I'm curious why you choose i3 over Awesome or Xmonad. I recently started playing with tiling window managers myself after I saw a i3 presentation on Youtube. When started looking into it I found much more documention on Awesome wm. That's why installed that one on my machine.
I've been using i3 for about two years. I sampled a few other tiling WMs, including awesome, before settling on i3. Realistically there isn't much difference between them in terms of the features that I personally use, but these are the main things that sealed it for me:
I haven't used i3, but I did use awesome for about a year before settling on Xfce. The thing all the tiling window managers don't have is a compositor. I don't care about shadows or animations, but it makes everything seem smoother and faster. The compositor in Xfce uses xrender instead of opengl, so it works pretty well even on low-end machines.

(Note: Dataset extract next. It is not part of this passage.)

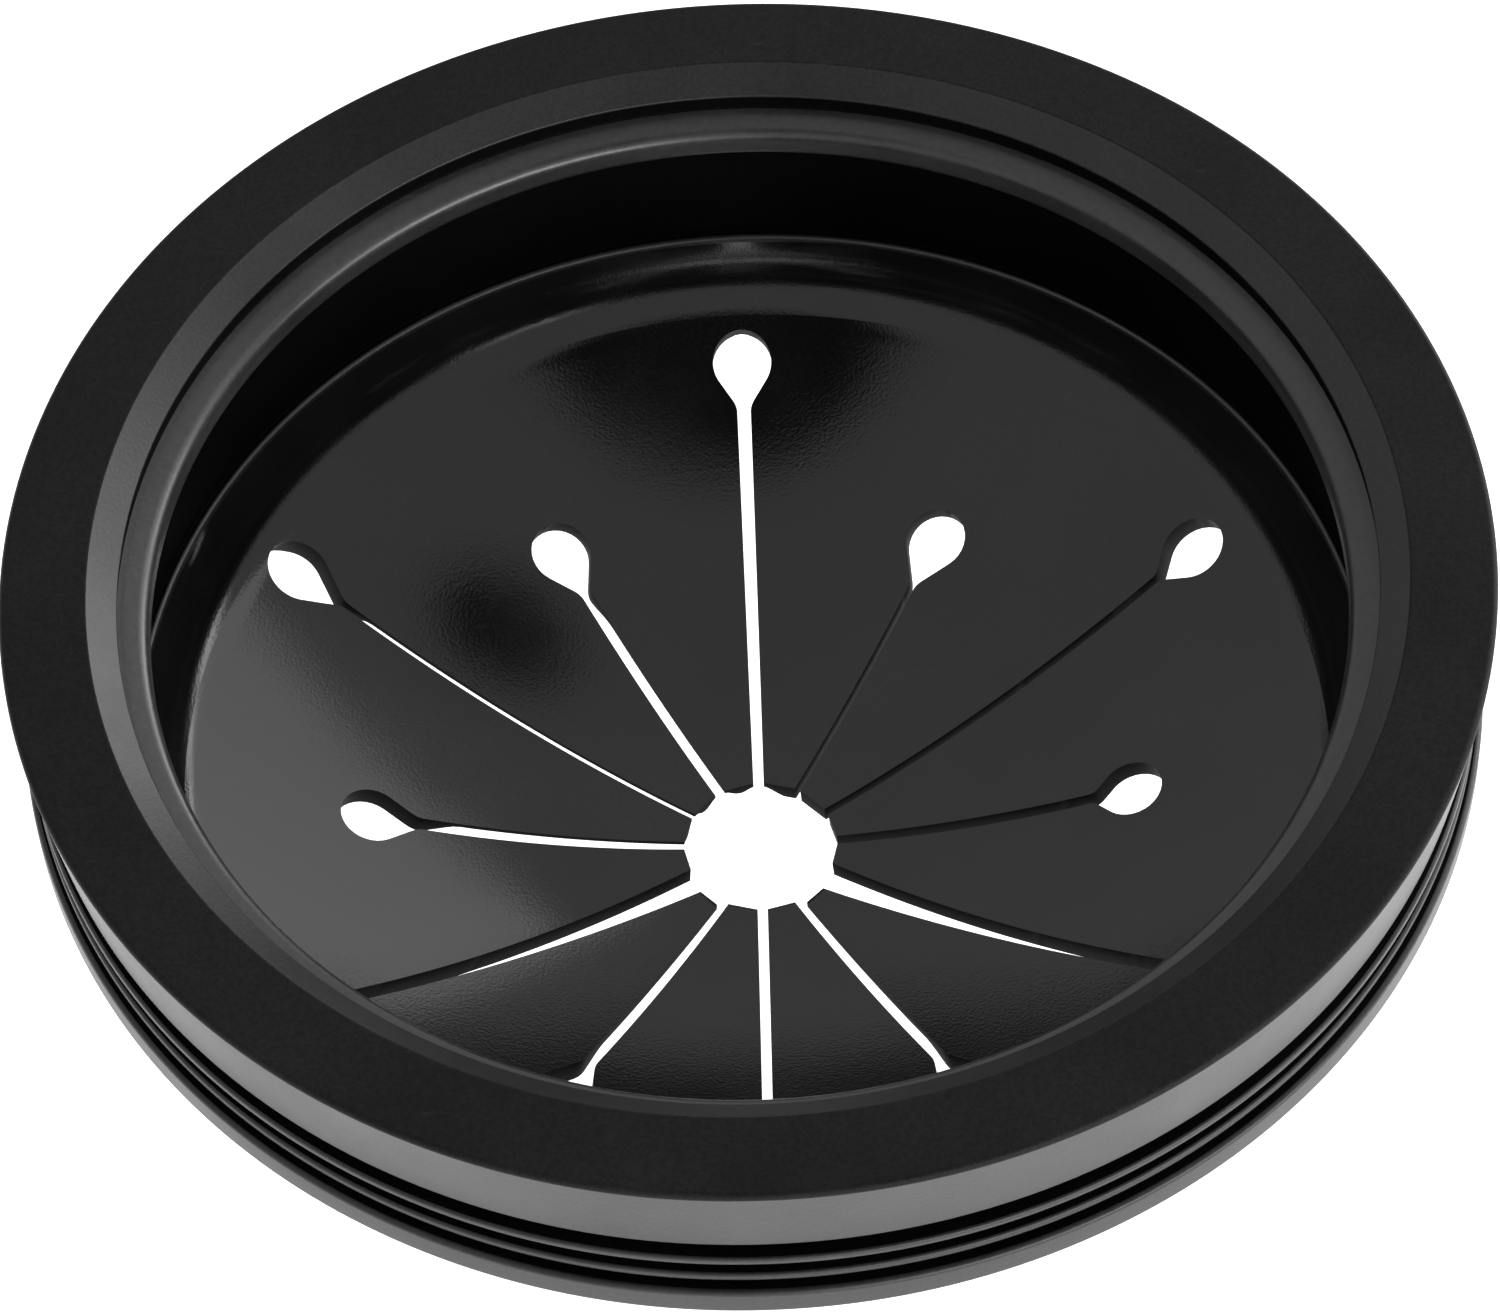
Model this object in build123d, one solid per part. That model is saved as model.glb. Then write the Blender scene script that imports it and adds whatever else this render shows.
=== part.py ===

Wish there was a cool reason to tell you, but it was just because somebody happened to be extolling the virtues of i3 in a similar HN discussion a few months back, so I gave it a whirl. I'm sure Awesome and Xmonad are great too, but all my needs are met so haven't really had a reason to shop around.
Looking back on all the hours I used to spend tweaking and fiddling with configs for things that I no longer use has made me sort of a setup minimalist -- anything that's not broken for me usually stays pretty close to stock these days.
I have dabbled with many WMs, including i3. I have settled on awesome. These are the shortcomings of i3 for my usage.
1. Multimonitor. i3 has 9 tags that are shared between all attached monitors. So, if you have 3 monitors, the distribution of tags may turn out to be [1,4,5,6], [2,8], [3,7,9]. You can move tags from monitor to monitor, but AFAIK, you can't exceed 9. I have a habit of keeping email, browser, music player, and chat program on one tab each. So, this limitation of 9 tags just kills it for me.
2. awesome has better placement of floating windows.
3. Vertical task/status bar. This is a minor issue, but I wish i3 comes with one.
If i3 fixes these things, I'd switch to it in a heartbeat. i3 has a saner config, and a much more elegant tiling layout.
You can certainly have more than 9 tags on i3. In fact you can have tags with arbitrary names. They are a bit more difficult to manage with the default config, because only the default 9 have keybindings. But you can create your own tags and bind keys to assign windows to them or switch to them with a custom config.
You can also use a tabbed window layout (Super + E) to keep multiple programs full-screen on one tag. Then you can switch between them with the tabs at the top or Super + J, Super + ;.